01 Settembre 2006 - Conferenza Stampa
"The City of Violence"
Intervista al regista e al cast.
di Elisa Giulidori


Stamattina alla conferenza stampa, non molto gremita, di Jakpae (The City of Violence) erano presenti il regista e interprete Ryoo Seung-wan e gli attori Jung Doo-hong, Lee Bum-soo.

Leggi l'Intervista esclusiva al regista del film "The City of Violence"

In una nota del press book lei parla di "maniera coreana" di filmare le scene di combattimento; cioè non uno contro uno ma più persone che si fronteggiano. Potrebbe spiegare meglio cos'è questa scuola coreana del combattimento?
Ryoo Seung-wan: Non posso essere considerato il rappresentate del genere, ma ritengo di aver girato un film molto personale. Volevo mostrare, non tanto, l'abilità nella lotta ma ciò che avviene nei personaggi, le loro sensazioni, ciò che provano quando lottano. Più che parlare di violenza volevo parlare dei sentimenti che si provano mentre si lotta. Le azioni di lotta sono fatte col corpo. È importante girare la scena del colpo, ma ho voluto anche mostrare le emozioni di chi sferra e di chi riceve il colpo.

Vorrei chiedere a Jung Doo-hong, l'attore protagonista e coreografo delle scene d'azione, come ha costruito queste ultime.
Jung Doo-hong: Sono un esperto di arti marziali, ma anche il regista le conosce molto bene. Questo lavoro è stato, perciò, una collaborazione tra di noi. Un continuo dialogo dove anch'io ho imparato molto. In questo film volevamo mostrare i tipici movimenti delle arti marziali coreane. C'è differenza tra i combattimenti cinesi, giapponesi e di Hong Kong. Hong Kong e Cina ad esempio, concentrano l'attenzione sulla bellezza dei movimenti, sull'estetica del corpo. In Giappone i combattimenti sono, soprattutto, costruiti con la spada, questo è legato alla tradizione dei samurai. In occidente, a Hollywood, l'accento è sulla forza e l'energia fisica. In Corea, invece, ci sono molti sentimenti coinvolti e questo è ciò che volevo esprimere. La felicità della lotta ma anche il dolore.

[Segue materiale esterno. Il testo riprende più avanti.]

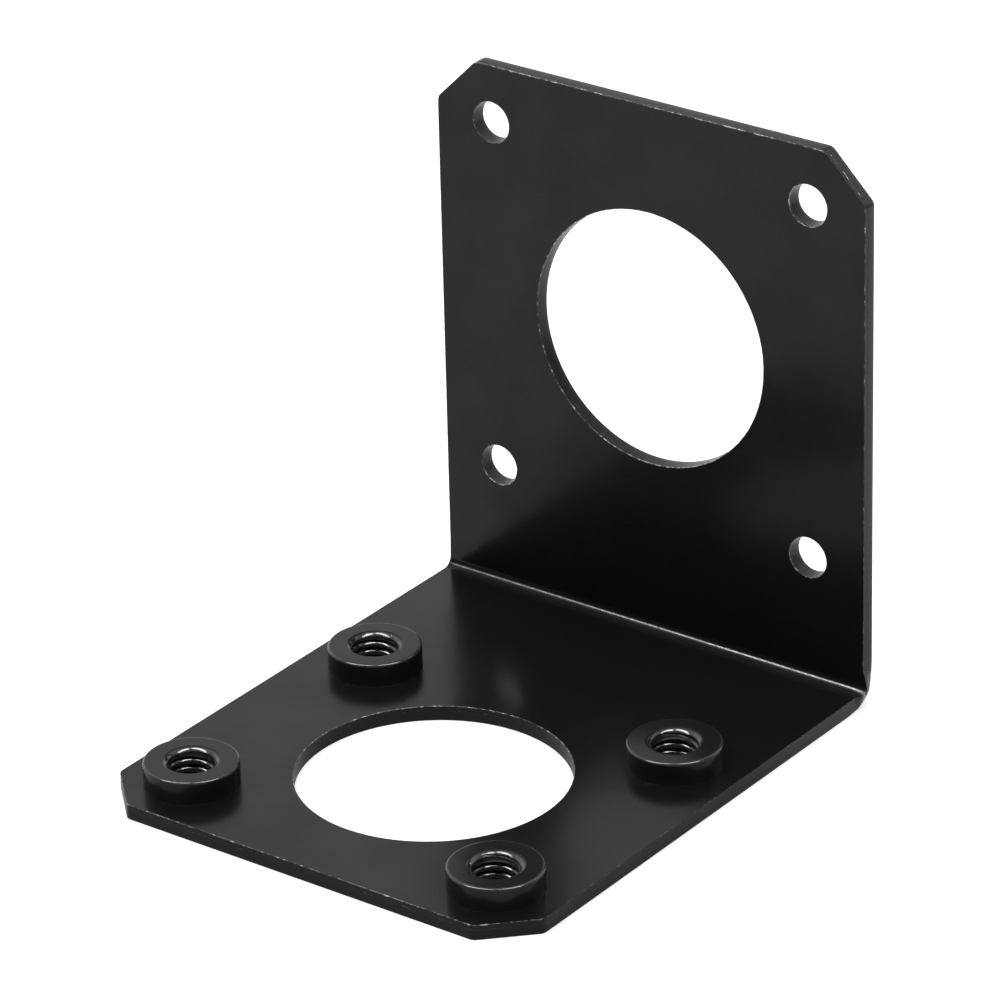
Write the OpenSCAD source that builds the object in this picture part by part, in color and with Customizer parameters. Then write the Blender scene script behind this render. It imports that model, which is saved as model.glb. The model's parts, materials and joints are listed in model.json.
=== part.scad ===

Nel suo film non sono presenti le pistole, come mai?
Ryoo Seung-wan: Le pistole sono proibite in Corea. Se ti trovano con un arma vieni arrestato. E poi non ho esperienza con questo tipo di lotta. Se si fa a botte e poi ci si accorge di aver sbagliato si può chiedere scusa. Se spari a uno è difficile poi poter chiedere scusa.

Alcuni l'hanno paragonata a Tarantino. Cosa ne pensa di "Kill Bill"?
Ryoo Seung-wan: "Kill Bill" mi è piaciuto molto. Ma lì le arti marziali si rifanno alla tradizione dei film anni '70. Sono utilizzate come un giocattolo. Nel mio film c'è maggior sincerità. In Corea hanno paragonato il film a "Kill Bill 1", erano stati notati elementi simili, ma per me invece sono opposti. In "Kill Bill" si va da un luogo di lotta angusto ad uno spazio molto grande, si pensa quasi a una liberazione. Mentre nel mio film la vendetta si sviluppa da un luogo ampio fino ad arrivare ad un luogo angusto, perché la vendetta non porta liberazione. Tutti e due giocano con violenza e vendetta ma qui è più realistica.